Critics say electric cars just have “longer tailpipes,” but in fact these vehicles produce less overall pollution than most other cars.

| February/March 2011

As of 2011, the electric car is no longer a hypothetical car of the future. Thanks to unveilings from major automakers, corporate investment, dedicated government backing and steady improvements to the technology itself, electric cars are ready to claim a spot as a car of the present. It’s been quite a ride. After first appearing in the early 1900s and then flirting with a return in the 1990s, electric cars (sometimes called EVs, for electric vehicles) fell back to niche status. But recent history has seen nearly the entire auto industry recharge about electric cars. Some notable buzz:

  • General Motors is back in the game with production of the Chevy Volt, a plug-in hybrid capable of traveling 25 to 50 miles on electricity alone. The Volt has already won several notable awards, including the Motor Trend 2011 Car of the Year and the 2011 Green Car of the Year from Green Car Journal.
  • Toyota is working on a small electric car, the FT-EV II, and has bought a significant stake in electric car specialist Tesla Motors, maker of the electric Roadster sports car. Tesla and Toyota are developing an electric version of Toyota’s RAV4, a small SUV.
  • Nissan sold out the preorder waiting list for its all-electric Leaf sedan (pictured at right) in 2010, and the car is expected to go on sale nationwide for about $25,000 (after tax credits) by the end of 2011.
  • Honda plans to sell its Fit EV, which will have a 70-mile driving range, in 2012.
  • Mitsubishi plans to bring its electric compact car, the i-MiEV, to U.S. showrooms by the end of 2011.
  • Fisker Automotive, maker of the luxury Karma sedan, received a $529 million federal loan to help develop its plug-in hybrid vehicles.

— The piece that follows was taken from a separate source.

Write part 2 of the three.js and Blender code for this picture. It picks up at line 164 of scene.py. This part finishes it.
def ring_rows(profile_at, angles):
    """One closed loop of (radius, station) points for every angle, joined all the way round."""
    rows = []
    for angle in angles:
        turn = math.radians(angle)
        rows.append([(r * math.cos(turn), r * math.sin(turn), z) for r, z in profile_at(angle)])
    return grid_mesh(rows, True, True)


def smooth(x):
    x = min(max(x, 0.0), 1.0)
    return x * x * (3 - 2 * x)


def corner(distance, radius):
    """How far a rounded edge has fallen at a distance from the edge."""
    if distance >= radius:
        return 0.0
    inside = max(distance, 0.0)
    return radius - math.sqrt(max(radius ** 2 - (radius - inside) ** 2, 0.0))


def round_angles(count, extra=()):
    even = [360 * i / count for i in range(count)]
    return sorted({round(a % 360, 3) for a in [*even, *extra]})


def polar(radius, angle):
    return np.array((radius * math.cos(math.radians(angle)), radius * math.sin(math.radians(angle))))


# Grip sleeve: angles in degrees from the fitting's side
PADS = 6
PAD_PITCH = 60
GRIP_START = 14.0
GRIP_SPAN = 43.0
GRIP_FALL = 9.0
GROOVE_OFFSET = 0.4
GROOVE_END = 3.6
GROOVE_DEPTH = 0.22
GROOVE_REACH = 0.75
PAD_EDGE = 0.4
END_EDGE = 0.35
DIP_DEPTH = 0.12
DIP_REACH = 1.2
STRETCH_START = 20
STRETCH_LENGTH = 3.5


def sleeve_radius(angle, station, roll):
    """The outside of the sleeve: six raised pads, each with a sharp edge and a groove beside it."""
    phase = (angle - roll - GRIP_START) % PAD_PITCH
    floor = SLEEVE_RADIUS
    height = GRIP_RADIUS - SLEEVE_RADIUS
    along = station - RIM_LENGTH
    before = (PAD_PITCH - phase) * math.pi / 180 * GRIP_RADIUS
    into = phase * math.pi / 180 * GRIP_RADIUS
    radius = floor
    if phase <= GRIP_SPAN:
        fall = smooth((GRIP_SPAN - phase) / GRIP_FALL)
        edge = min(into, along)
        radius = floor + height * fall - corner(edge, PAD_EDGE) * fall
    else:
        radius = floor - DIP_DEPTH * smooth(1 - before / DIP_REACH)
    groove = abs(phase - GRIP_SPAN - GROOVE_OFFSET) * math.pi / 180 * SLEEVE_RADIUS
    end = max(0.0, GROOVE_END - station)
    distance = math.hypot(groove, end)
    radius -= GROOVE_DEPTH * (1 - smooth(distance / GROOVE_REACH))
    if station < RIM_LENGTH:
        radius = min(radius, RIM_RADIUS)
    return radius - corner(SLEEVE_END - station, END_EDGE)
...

This resurgence is a testament to recent advances in electric car technology. While pure electric cars will continue to face challenges — such as expensive batteries, a limited driving range compared with conventional cars (although the 70 to 100 miles per charge offered by most electric cars is sufficient for many drivers), somewhat lengthy charging times, and a limited number of public recharging stations — they bring numerous benefits to the table.

Because electric cars consume no gasoline at all, they are a great option for drivers concerned with energy security and our nation’s oil dependence. They offer the convenience of being able to “refuel” a vehicle at home, and they’re more efficient and less expensive to operate compared with gas-only cars (see “How Much Does It Cost to Power an Electric Car?” near the end of this article). They also reduce noise pollution in most driving circumstances. Finally, of course, they’re perhaps best known for being zero-emission vehicles, and their lack of tailpipe emissions is a great step toward an improved environment.

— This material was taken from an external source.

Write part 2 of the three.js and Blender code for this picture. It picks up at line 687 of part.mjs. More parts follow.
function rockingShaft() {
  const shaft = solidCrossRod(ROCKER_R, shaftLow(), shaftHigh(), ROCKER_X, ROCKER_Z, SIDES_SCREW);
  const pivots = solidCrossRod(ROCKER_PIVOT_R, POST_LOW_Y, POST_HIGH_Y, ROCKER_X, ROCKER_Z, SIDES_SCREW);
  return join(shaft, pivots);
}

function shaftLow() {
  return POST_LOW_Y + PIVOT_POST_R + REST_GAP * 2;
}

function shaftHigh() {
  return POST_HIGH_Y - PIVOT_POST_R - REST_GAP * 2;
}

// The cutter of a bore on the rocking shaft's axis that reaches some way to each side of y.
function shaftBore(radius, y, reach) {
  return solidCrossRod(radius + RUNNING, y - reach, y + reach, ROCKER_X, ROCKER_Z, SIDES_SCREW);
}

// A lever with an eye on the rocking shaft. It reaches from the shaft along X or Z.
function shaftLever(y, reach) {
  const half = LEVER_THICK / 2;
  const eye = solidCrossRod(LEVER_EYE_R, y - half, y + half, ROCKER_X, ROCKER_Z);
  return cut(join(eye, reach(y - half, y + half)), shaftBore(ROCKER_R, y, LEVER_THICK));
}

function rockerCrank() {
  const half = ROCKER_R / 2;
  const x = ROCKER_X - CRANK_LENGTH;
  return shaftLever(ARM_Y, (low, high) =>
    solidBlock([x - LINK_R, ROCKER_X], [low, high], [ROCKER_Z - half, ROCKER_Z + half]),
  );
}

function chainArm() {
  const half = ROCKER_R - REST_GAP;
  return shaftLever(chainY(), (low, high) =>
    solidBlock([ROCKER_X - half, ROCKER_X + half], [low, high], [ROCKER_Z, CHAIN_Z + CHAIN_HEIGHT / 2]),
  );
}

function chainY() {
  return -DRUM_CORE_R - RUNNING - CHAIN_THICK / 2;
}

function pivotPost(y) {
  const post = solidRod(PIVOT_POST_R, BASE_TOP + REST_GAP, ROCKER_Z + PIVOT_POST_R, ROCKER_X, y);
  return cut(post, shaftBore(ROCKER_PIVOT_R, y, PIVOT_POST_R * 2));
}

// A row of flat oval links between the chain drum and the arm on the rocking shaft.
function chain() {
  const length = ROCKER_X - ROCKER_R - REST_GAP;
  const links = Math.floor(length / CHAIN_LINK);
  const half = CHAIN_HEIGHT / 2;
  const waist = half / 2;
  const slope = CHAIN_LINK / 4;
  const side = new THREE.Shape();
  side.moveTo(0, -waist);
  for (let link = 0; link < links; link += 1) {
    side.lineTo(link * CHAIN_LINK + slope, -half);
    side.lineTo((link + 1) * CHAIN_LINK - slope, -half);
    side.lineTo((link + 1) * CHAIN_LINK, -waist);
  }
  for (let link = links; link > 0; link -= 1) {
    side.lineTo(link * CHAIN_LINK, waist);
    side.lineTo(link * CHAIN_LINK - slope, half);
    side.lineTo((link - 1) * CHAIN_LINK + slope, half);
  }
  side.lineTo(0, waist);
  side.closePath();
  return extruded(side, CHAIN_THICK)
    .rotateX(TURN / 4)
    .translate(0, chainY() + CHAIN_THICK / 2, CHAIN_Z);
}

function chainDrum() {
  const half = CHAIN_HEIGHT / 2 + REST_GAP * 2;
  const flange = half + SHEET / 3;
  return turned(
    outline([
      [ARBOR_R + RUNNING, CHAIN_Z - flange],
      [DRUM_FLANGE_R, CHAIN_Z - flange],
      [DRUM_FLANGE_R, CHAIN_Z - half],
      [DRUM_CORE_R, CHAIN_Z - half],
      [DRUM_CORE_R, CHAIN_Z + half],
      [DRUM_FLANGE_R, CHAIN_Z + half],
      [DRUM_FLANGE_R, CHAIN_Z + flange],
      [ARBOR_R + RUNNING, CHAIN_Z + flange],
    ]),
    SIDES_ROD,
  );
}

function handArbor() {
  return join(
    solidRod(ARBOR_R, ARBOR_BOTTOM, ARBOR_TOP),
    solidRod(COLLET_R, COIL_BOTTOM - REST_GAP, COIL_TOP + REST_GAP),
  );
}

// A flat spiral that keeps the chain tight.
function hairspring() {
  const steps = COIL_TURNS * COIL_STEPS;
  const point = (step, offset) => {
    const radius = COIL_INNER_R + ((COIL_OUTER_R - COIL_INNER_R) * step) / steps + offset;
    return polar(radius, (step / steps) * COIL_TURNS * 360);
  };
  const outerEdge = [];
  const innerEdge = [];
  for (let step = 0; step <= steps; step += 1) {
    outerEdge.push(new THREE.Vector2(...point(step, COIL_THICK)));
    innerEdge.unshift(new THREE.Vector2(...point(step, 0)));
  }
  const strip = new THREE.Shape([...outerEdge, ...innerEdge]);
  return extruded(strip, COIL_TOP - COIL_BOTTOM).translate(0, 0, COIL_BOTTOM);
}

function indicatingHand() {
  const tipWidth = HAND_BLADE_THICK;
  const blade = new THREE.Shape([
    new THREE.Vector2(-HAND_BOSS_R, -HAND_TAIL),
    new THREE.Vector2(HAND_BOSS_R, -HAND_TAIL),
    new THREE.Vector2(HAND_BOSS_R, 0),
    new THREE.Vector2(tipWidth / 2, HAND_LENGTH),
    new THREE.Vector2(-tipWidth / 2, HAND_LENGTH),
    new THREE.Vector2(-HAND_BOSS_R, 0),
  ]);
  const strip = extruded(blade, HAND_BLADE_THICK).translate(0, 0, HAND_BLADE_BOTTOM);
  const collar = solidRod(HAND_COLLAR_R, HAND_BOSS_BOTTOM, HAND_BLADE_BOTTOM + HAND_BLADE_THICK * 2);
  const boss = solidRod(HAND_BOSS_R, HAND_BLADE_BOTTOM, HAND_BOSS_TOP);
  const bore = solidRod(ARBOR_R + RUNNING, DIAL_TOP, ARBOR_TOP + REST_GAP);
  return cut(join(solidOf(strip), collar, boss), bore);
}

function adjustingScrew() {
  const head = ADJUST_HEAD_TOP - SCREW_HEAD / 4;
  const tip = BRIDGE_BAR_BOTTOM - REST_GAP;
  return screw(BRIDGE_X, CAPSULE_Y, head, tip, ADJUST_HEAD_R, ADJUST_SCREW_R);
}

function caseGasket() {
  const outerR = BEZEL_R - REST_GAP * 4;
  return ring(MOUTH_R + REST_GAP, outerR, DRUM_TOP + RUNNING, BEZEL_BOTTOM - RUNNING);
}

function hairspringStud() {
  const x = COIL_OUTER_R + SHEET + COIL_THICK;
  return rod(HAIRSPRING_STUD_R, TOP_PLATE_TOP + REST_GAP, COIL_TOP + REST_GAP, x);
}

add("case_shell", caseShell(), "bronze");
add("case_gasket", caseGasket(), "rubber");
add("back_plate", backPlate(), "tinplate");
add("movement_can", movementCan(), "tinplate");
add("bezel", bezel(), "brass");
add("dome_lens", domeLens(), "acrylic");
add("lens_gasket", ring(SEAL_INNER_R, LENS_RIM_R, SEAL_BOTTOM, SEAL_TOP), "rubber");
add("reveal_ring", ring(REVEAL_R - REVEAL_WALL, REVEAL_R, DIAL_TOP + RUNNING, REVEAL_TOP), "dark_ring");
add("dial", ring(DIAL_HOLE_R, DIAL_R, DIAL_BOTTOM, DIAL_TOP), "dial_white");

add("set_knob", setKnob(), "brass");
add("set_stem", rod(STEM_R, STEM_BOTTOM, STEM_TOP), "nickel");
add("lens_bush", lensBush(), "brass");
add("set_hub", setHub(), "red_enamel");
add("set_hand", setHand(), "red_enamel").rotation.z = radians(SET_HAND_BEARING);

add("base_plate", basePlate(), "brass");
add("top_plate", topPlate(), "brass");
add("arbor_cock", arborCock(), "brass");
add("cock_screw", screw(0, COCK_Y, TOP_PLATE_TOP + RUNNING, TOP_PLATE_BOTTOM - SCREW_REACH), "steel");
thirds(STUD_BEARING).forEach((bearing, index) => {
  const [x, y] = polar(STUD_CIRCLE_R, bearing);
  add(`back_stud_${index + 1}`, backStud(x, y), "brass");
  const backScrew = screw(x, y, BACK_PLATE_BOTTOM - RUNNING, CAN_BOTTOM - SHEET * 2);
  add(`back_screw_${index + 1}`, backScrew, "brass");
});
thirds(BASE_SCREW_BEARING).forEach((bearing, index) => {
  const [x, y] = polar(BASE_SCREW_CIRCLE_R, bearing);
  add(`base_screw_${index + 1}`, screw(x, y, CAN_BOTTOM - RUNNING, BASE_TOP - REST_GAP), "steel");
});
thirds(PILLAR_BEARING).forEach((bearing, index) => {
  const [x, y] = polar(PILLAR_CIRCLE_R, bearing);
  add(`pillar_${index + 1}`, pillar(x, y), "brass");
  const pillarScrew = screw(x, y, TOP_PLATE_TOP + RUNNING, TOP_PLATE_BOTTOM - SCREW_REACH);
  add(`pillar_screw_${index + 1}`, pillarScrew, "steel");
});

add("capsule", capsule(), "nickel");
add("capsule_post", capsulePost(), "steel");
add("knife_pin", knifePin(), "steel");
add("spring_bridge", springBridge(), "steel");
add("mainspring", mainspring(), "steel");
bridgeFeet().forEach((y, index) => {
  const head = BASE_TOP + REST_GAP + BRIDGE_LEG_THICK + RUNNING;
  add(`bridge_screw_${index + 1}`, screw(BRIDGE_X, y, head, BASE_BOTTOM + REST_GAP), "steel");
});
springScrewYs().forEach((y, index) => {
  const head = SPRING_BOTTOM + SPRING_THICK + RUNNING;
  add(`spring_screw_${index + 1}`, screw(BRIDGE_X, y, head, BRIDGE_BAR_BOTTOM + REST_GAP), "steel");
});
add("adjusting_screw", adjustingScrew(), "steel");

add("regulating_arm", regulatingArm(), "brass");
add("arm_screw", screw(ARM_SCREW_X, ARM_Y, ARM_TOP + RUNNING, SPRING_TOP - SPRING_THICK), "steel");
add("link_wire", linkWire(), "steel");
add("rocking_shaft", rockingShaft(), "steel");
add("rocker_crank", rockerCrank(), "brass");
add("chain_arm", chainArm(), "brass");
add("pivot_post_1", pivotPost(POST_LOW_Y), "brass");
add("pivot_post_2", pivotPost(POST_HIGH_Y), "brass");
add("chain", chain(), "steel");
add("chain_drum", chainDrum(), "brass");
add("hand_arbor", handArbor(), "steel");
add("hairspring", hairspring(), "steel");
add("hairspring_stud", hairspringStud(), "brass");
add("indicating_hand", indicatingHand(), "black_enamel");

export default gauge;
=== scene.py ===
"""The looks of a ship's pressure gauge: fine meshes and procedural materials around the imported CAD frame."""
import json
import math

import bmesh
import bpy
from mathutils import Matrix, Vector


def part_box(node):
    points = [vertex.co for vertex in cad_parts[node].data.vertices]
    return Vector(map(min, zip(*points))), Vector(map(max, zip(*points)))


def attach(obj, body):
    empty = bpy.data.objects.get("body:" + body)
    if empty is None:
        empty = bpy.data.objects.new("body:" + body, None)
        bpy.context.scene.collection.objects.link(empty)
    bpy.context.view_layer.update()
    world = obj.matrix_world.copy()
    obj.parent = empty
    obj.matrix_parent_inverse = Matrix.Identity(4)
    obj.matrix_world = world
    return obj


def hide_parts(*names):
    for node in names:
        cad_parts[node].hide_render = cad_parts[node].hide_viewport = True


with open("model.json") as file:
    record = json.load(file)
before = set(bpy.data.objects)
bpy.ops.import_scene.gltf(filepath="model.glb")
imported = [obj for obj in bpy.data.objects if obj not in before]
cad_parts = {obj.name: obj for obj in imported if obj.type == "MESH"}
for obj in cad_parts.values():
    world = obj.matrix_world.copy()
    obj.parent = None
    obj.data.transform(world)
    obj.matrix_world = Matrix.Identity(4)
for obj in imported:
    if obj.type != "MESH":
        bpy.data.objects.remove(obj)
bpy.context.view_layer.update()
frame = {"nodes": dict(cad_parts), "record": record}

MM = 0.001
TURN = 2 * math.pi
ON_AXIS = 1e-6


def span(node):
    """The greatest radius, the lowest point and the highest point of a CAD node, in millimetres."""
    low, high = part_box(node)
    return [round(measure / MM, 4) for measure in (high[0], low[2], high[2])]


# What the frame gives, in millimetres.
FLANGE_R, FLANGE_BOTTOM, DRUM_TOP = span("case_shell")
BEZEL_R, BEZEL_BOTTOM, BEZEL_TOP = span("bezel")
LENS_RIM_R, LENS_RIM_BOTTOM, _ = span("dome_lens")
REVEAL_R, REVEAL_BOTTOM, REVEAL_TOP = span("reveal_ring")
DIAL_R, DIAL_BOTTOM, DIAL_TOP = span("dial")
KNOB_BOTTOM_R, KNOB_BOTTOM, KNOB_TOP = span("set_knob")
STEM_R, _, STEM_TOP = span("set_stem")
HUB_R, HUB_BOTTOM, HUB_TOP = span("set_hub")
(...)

Hold it right there, say some critics. Aren’t electric cars simply moving emissions from the vehicle’s tailpipe to a power plant smokestack? (This is the “long tailpipe” critique.) Aren’t there still greenhouse gas emissions and other pollutants associated with creating the electricity these vehicles use? And if that’s the case, are electric cars really all they’re cracked up to be?



“These are valid questions deserving of a thorough assessment,” says Bill Moore, editor in chief of EV World, a transportation technology and news website. While lamenting misinformation that perpetuates in the blogosphere and elsewhere, Moore values criticism that encourages progress. “We don’t want [electric cars] to become a burden on society, so we need to hear those criticisms, we need to weigh them, and we need to move forward to improve the technology,” he says.

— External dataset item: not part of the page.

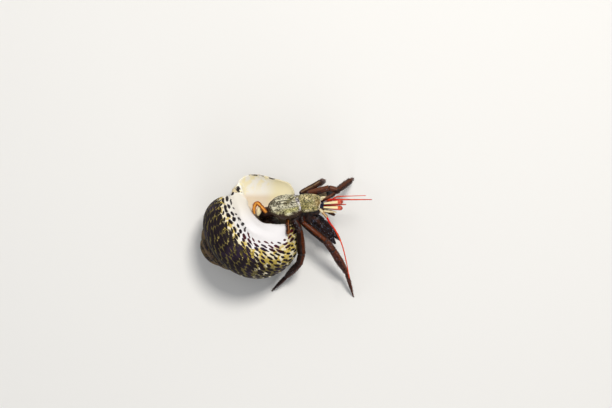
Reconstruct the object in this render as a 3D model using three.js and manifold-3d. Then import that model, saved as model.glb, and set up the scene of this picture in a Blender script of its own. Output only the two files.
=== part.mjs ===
import * as THREE from 'three';
import { LoftGeometry } from 'three/addons/geometries/LoftGeometry.js';
import { mergeVertices } from 'three/addons/utils/BufferGeometryUtils.js';
import Module from 'manifold-3d';

// A hermit crab that has come out of a top shell, life size, in millimetres.
// +Z is up and the floor is z = 0. The crab faces +X, so its left side is +Y.

const wasm = await Module();
wasm.setup();
const degree = Math.PI / 180;
const gap = 0.3; // clear space between neighbouring pieces

// Where the middle of the whole model falls, in the frame the sizes below are given in.
const middle = new THREE.Vector3(-5.2, -8.34, 0);
const at = (x, y, z) => new THREE.Vector3(x, y, z).sub(middle);

const colours = {
  shellPale: 0xcfc08a,
  shellDark: 0x5d4f4a,
  carapace: 0x8d8a6c,
  shield: 0x9a9560,
  softBody: 0x8a6a58,
  eyestalk: 0xe6cf9a,
  eye: 0x3a2620,
  antenna: 0xc8341c,
  leg: 0x6b3524,
  darkLeg: 0x3c2320,
  smallLeg: 0xc4803c,
};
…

Electric car emissions depend on multiple factors — particularly how your electricity is generated, which, for most, depends on where you live. Smog-forming pollution at the power plant from the use of an electric car can have higher emissions rates than typical gas-only or hybrid cars (such as the Toyota Prius), a fact owed largely to the effectiveness of catalytic converters in today’s gas cars. It’s important to note, though, that from a health standpoint, one major advantage of “moving” pollution from the tailpipe to the power plant is that it gets pollutants farther away from pedestrians and other drivers, lowering the pollutants’ adverse health impacts on the concentrated population.